### TASK GOAL
Could you output each line of the data that follows exactly?
START DATA SECTION
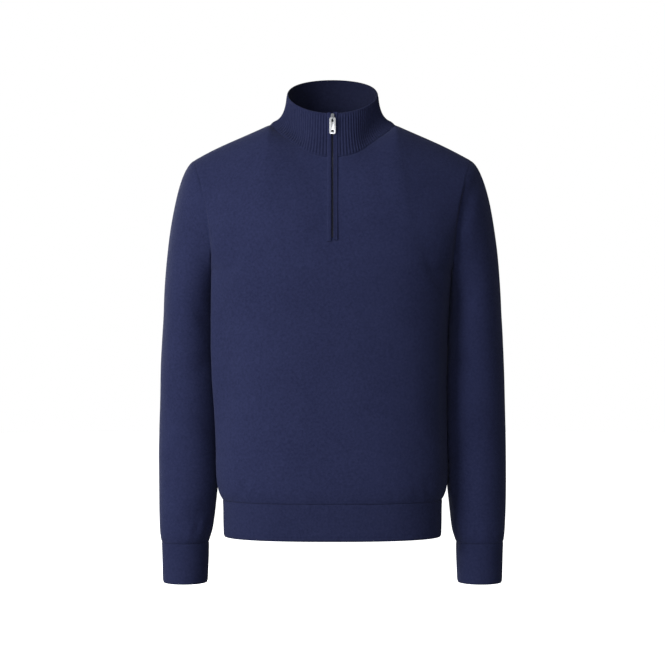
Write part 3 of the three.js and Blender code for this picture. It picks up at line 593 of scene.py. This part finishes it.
# The piece's own map: millimetres across and along the cloth
def knitMap(grid, startColumn=0):
    across = np.zeros(grid.shape[:2])
    across[:, 1:] = np.cumsum(np.linalg.norm(np.diff(grid, axis=1), axis=2), axis=1)
    across -= across[:, startColumn:startColumn + 1]
    along = np.zeros(grid.shape[:2])
    along[1:] = np.cumsum(np.linalg.norm(np.diff(grid, axis=0), axis=2), axis=0)
    return across, along


def steps(start, end, pitch, fineStart=(), fineEnd=()):
    way = math.copysign(1, end - start)
    first = start + way * (fineStart[-1] if fineStart else 0)
    last = end - way * (fineEnd[-1] if fineEnd else 0)
    count = max(1, round(abs(last - first) / pitch))
    values = [start] if fineStart else []
    values += [start + way * d for d in fineStart[:-1]]
    values += [lerp(first, last, k / count) for k in range(count + 1)]
    values += [end - way * d for d in reversed(fineEnd[:-1])]
    return values + ([end] if fineEnd else [])


def newPiece(name, bm, material):
    mesh = bpy.data.meshes.new(name)
    bm.to_mesh(mesh)
    bm.free()
    mesh.materials.append(material)
    piece = bpy.data.objects.new(name, mesh)
    bpy.context.scene.collection.objects.link(piece)
    return piece


# Fills a piece's open ends, turns its faces outwards and then hands each face to touch
def closeEnds(piece, touch=None):
    bm = bmesh.new()
    bm.from_mesh(piece.data)
    bmesh.ops.holes_fill(bm, edges=[e for e in bm.edges if e.is_boundary], sides=0)
    bmesh.ops.recalc_face_normals(bm, faces=bm.faces)
    if touch:
        for face in bm.faces:
            touch(face)
    bm.to_mesh(piece.data)
    bm.free()


# A shell on a grid of points: the grid is the outer face, and the wall grows inwards
def shell(name, grid, material, wall, closed=False, keep=None, startColumn=0, flip=False):
    if flip:
        grid = grid[:, ::-1]
    across, along = knitMap(grid, startColumn)
    rows, columns = grid.shape[:2]
    bm = bmesh.new()
    bmesh.ops.create_grid(bm, x_segments=columns - 1, y_segments=rows - 1, size=1)
    mapLayer = bm.loops.layers.uv.new("knit")
    place = {}
    for vert in bm.verts:
        c = round((vert.co.x + 1) / 2 * (columns - 1))
        r = round((vert.co.y + 1) / 2 * (rows - 1))
        place[vert] = (r, c)
    for vert, (r, c) in place.items():
        vert.co = Vector(grid[r, c]) * millimetre
    for face in bm.faces:
        face.smooth = True
        for loop in face.loops:
            r, c = place[loop.vert]
            loop[mapLayer].uv = (across[r, c], along[r, c])
    if keep:
        gone = [f for f in bm.faces if not keep(min(place[v] for v in f.verts))]
        bmesh.ops.delete(bm, geom=gone, context="FACES")
    if closed:
        bmesh.ops.remove_doubles(bm, verts=bm.verts, dist=1e-6)
    piece = newPiece(name, bm, material)
    if wall:
        thick = piece.modifiers.new("wall", "SOLIDIFY")
        thick.thickness = wall * millimetre
        thick.offset = -1
    cells = np.cross(np.diff(grid, axis=1)[:-1], np.diff(grid, axis=0)[:, :-1])
    area = float(np.linalg.norm(cells, axis=2).sum())
    wide, high = np.ptp(across, axis=1).max(), np.ptp(along, axis=0).max()
    print(f"{name}: {rows} x {columns} points, {area / 1e6:.4f} square metres, {wide:.0f} x {high:.0f} mm")
    return piece


def placePiece(piece, node, bodyName="garment"):
    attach(piece, bodyName)
    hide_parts(node)


def clothPiece(piece, node):
    placePiece(piece, node)


creaseForm = {"reach": 3, "ends": 0.12}  # half widths after which it has run out, and how soft its ends are


# How deep a crease is at a place: from its two ends, soft across and at both ends
def creaseDepth(crease, a, b):
    a0, b0, a1, b1, wide, deep = crease
    la, lb = a1 - a0, b1 - b0
    t = clamp(((a - a0) * la + (b - b0) * lb) / (la * la + lb * lb))
    off = math.hypot(a - a0 - la * t, b - b0 - lb * t) / wide
    if off > creaseForm["reach"]:
        return 0.0
    return deep * math.sin(math.pi * lerp(creaseForm["ends"], 1 - creaseForm["ends"], t)) * math.exp(-off * off)


def edgeFade(k, count, cells):
    return clamp(min(k, count - 1 - k) / cells)


# Soft unevenness of hanging cloth, the same each time
def drift(p, size, seedShift):
    return noise.noise(Vector((p[0] / size + seedShift, p[1] / size, p[2] / size)))


# Body panels

# Creases: both ends (x, z), half width, depth
panels = {
    "seamDip": 0.45, "seamReach": 1.5,
    "drift": 0.7, "driftSize": 70, "driftSeed": {"front": 3, "back": 11},
    "wall": 2, "pitch": 3.6, "upperLength": 205, "relaxRounds": 4, "spreadAt": -400,
    "creaseFade": 3, "driftFade": {"across": 6, "along": 4},
    "front": [
        (-186, -225, -120, -150, 20, 1.6), (188, -240, 125, -155, 20, 1.2),
        (178, -575, 120, -520, 18, 0.5), (-170, -580, -105, -535, 18, 0.5),
        (-180, -262, -138, -196, 9, 1.6), (182, -275, 142, -205, 9, 1.8),
        (-150, -598, -132, -566, 6, 1.3), (-128, -600, -116, -574, 5, 1),
        (160, -600, 146, -570, 6, 1.5), (142, -601, 131, -580, 5, 1.1), (98, -602, 92, -584, 5, 0.7),
        (-60, -602, -66, -580, 6, 0.6), (20, -603, 16, -588, 6, 0.5),
        (-172, -470, -150, -340, 16, 1.6), (172, -500, 156, -380, 16, 1.8),
        (-90, -120, -60, -84, 12, 1), (92, -118, 66, -86, 12, 1.1),
    ],
    "back": [
        (186, -230, 110, -150, 22, 4.5), (-186, -230, -105, -145, 22, 4),
        (-60, -560, 90, -545, 22, 3), (175, -570, 100, -500, 20, 3),
        (-160, -270, -118, -190, 10, 1.7), (166, -280, 128, -196, 10, 1.5),
        (-150, -600, -130, -560, 7, 1.5), (-96, -600, -90, -572, 6, 0.9), (148, -600, 136, -566, 7, 1.4),
        (70, -602, 64, -580, 6, 0.8), (-20, -603, -14, -584, 6, 0.6),
        (-80, -500, 40, -486, 16, 1.4), (-168, -460, -150, -330, 16, 1.5), (166, -450, 150, -330, 15, 1.6),
        (-40, -70, 46, -66, 14, 1.2),
    ],
    # How far the front's edges lie towards the viewer's left: height, left edge, right edge
    "lean": [
        (-606, 0, -1), (-560, -1.5, -4), (-510, -4, -4), (-462, -8, -4.5), (-412, -12, -4.5), (-363, -12.5, -4),
        (-313, -11, -3), (-264, -7, -1), (-214, -2, 0), (-160, 0, 0),
    ],
    "leanShare": 0.86, "leanWide": 0.13, "leanFade": 0.05,
    "frontSheet": {"flat": (0.52, 0.66), "area": 0.285, "restsOn": ["back_jersey", "collar_rib"]},
    "backSheet": {"flat": (0.535, 0.655), "area": 0.305, "restsOn": ["front_jersey", "collar_rib"]},
}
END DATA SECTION
### PROBLEM SOLUTION
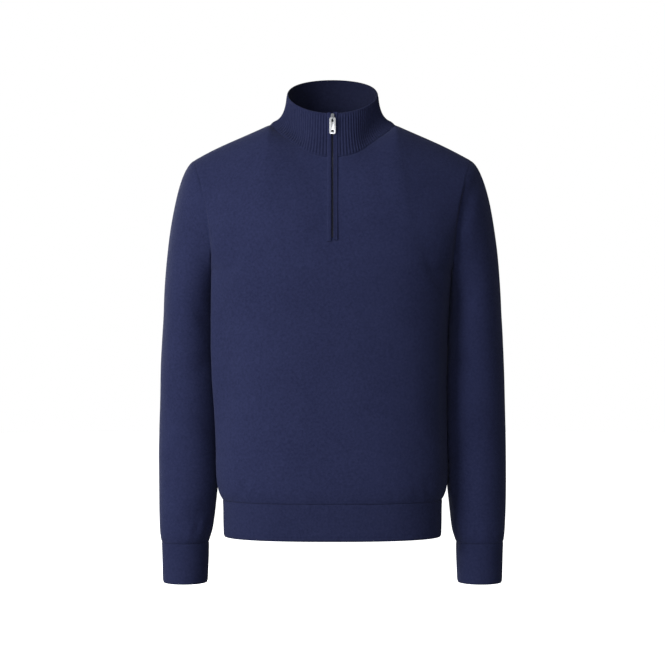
Write part 3 of the three.js and Blender code for this picture. It picks up at line 593 of scene.py. This part finishes it.
# The piece's own map: millimetres across and along the cloth
def knitMap(grid, startColumn=0):
    across = np.zeros(grid.shape[:2])
    across[:, 1:] = np.cumsum(np.linalg.norm(np.diff(grid, axis=1), axis=2), axis=1)
    across -= across[:, startColumn:startColumn + 1]
    along = np.zeros(grid.shape[:2])
    along[1:] = np.cumsum(np.linalg.norm(np.diff(grid, axis=0), axis=2), axis=0)
    return across, along


def steps(start, end, pitch, fineStart=(), fineEnd=()):
    way = math.copysign(1, end - start)
    first = start + way * (fineStart[-1] if fineStart else 0)
    last = end - way * (fineEnd[-1] if fineEnd else 0)
    count = max(1, round(abs(last - first) / pitch))
    values = [start] if fineStart else []
    values += [start + way * d for d in fineStart[:-1]]
    values += [lerp(first, last, k / count) for k in range(count + 1)]
    values += [end - way * d for d in reversed(fineEnd[:-1])]
    return values + ([end] if fineEnd else [])


def newPiece(name, bm, material):
    mesh = bpy.data.meshes.new(name)
    bm.to_mesh(mesh)
    bm.free()
    mesh.materials.append(material)
    piece = bpy.data.objects.new(name, mesh)
    bpy.context.scene.collection.objects.link(piece)
    return piece


# Fills a piece's open ends, turns its faces outwards and then hands each face to touch
def closeEnds(piece, touch=None):
    bm = bmesh.new()
    bm.from_mesh(piece.data)
    bmesh.ops.holes_fill(bm, edges=[e for e in bm.edges if e.is_boundary], sides=0)
    bmesh.ops.recalc_face_normals(bm, faces=bm.faces)
    if touch:
        for face in bm.faces:
            touch(face)
    bm.to_mesh(piece.data)
    bm.free()


# A shell on a grid of points: the grid is the outer face, and the wall grows inwards
def shell(name, grid, material, wall, closed=False, keep=None, startColumn=0, flip=False):
    if flip:
        grid = grid[:, ::-1]
    across, along = knitMap(grid, startColumn)
    rows, columns = grid.shape[:2]
    bm = bmesh.new()
    bmesh.ops.create_grid(bm, x_segments=columns - 1, y_segments=rows - 1, size=1)
    mapLayer = bm.loops.layers.uv.new("knit")
    place = {}
    for vert in bm.verts:
        c = round((vert.co.x + 1) / 2 * (columns - 1))
        r = round((vert.co.y + 1) / 2 * (rows - 1))
        place[vert] = (r, c)
    for vert, (r, c) in place.items():
        vert.co = Vector(grid[r, c]) * millimetre
    for face in bm.faces:
        face.smooth = True
        for loop in face.loops:
            r, c = place[loop.vert]
            loop[mapLayer].uv = (across[r, c], along[r, c])
    if keep:
        gone = [f for f in bm.faces if not keep(min(place[v] for v in f.verts))]
        bmesh.ops.delete(bm, geom=gone, context="FACES")
    if closed:
        bmesh.ops.remove_doubles(bm, verts=bm.verts, dist=1e-6)
    piece = newPiece(name, bm, material)
    if wall:
        thick = piece.modifiers.new("wall", "SOLIDIFY")
        thick.thickness = wall * millimetre
        thick.offset = -1
    cells = np.cross(np.diff(grid, axis=1)[:-1], np.diff(grid, axis=0)[:, :-1])
    area = float(np.linalg.norm(cells, axis=2).sum())
    wide, high = np.ptp(across, axis=1).max(), np.ptp(along, axis=0).max()
    print(f"{name}: {rows} x {columns} points, {area / 1e6:.4f} square metres, {wide:.0f} x {high:.0f} mm")
    return piece


def placePiece(piece, node, bodyName="garment"):
    attach(piece, bodyName)
    hide_parts(node)


def clothPiece(piece, node):
    placePiece(piece, node)


creaseForm = {"reach": 3, "ends": 0.12}  # half widths after which it has run out, and how soft its ends are


# How deep a crease is at a place: from its two ends, soft across and at both ends
def creaseDepth(crease, a, b):
    a0, b0, a1, b1, wide, deep = crease
    la, lb = a1 - a0, b1 - b0
    t = clamp(((a - a0) * la + (b - b0) * lb) / (la * la + lb * lb))
    off = math.hypot(a - a0 - la * t, b - b0 - lb * t) / wide
    if off > creaseForm["reach"]:
        return 0.0
    return deep * math.sin(math.pi * lerp(creaseForm["ends"], 1 - creaseForm["ends"], t)) * math.exp(-off * off)


def edgeFade(k, count, cells):
    return clamp(min(k, count - 1 - k) / cells)


# Soft unevenness of hanging cloth, the same each time
def drift(p, size, seedShift):
    return noise.noise(Vector((p[0] / size + seedShift, p[1] / size, p[2] / size)))


# Body panels

# Creases: both ends (x, z), half width, depth
panels = {
    "seamDip": 0.45, "seamReach": 1.5,
    "drift": 0.7, "driftSize": 70, "driftSeed": {"front": 3, "back": 11},
    "wall": 2, "pitch": 3.6, "upperLength": 205, "relaxRounds": 4, "spreadAt": -400,
    "creaseFade": 3, "driftFade": {"across": 6, "along": 4},
    "front": [
        (-186, -225, -120, -150, 20, 1.6), (188, -240, 125, -155, 20, 1.2),
        (178, -575, 120, -520, 18, 0.5), (-170, -580, -105, -535, 18, 0.5),
        (-180, -262, -138, -196, 9, 1.6), (182, -275, 142, -205, 9, 1.8),
        (-150, -598, -132, -566, 6, 1.3), (-128, -600, -116, -574, 5, 1),
        (160, -600, 146, -570, 6, 1.5), (142, -601, 131, -580, 5, 1.1), (98, -602, 92, -584, 5, 0.7),
        (-60, -602, -66, -580, 6, 0.6), (20, -603, 16, -588, 6, 0.5),
        (-172, -470, -150, -340, 16, 1.6), (172, -500, 156, -380, 16, 1.8),
        (-90, -120, -60, -84, 12, 1), (92, -118, 66, -86, 12, 1.1),
    ],
    "back": [
        (186, -230, 110, -150, 22, 4.5), (-186, -230, -105, -145, 22, 4),
        (-60, -560, 90, -545, 22, 3), (175, -570, 100, -500, 20, 3),
        (-160, -270, -118, -190, 10, 1.7), (166, -280, 128, -196, 10, 1.5),
        (-150, -600, -130, -560, 7, 1.5), (-96, -600, -90, -572, 6, 0.9), (148, -600, 136, -566, 7, 1.4),
        (70, -602, 64, -580, 6, 0.8), (-20, -603, -14, -584, 6, 0.6),
        (-80, -500, 40, -486, 16, 1.4), (-168, -460, -150, -330, 16, 1.5), (166, -450, 150, -330, 15, 1.6),
        (-40, -70, 46, -66, 14, 1.2),
    ],
    # How far the front's edges lie towards the viewer's left: height, left edge, right edge
    "lean": [
        (-606, 0, -1), (-560, -1.5, -4), (-510, -4, -4), (-462, -8, -4.5), (-412, -12, -4.5), (-363, -12.5, -4),
        (-313, -11, -3), (-264, -7, -1), (-214, -2, 0), (-160, 0, 0),
    ],
    "leanShare": 0.86, "leanWide": 0.13, "leanFade": 0.05,
    "frontSheet": {"flat": (0.52, 0.66), "area": 0.285, "restsOn": ["back_jersey", "collar_rib"]},
    "backSheet": {"flat": (0.535, 0.655), "area": 0.305, "restsOn": ["front_jersey", "collar_rib"]},
}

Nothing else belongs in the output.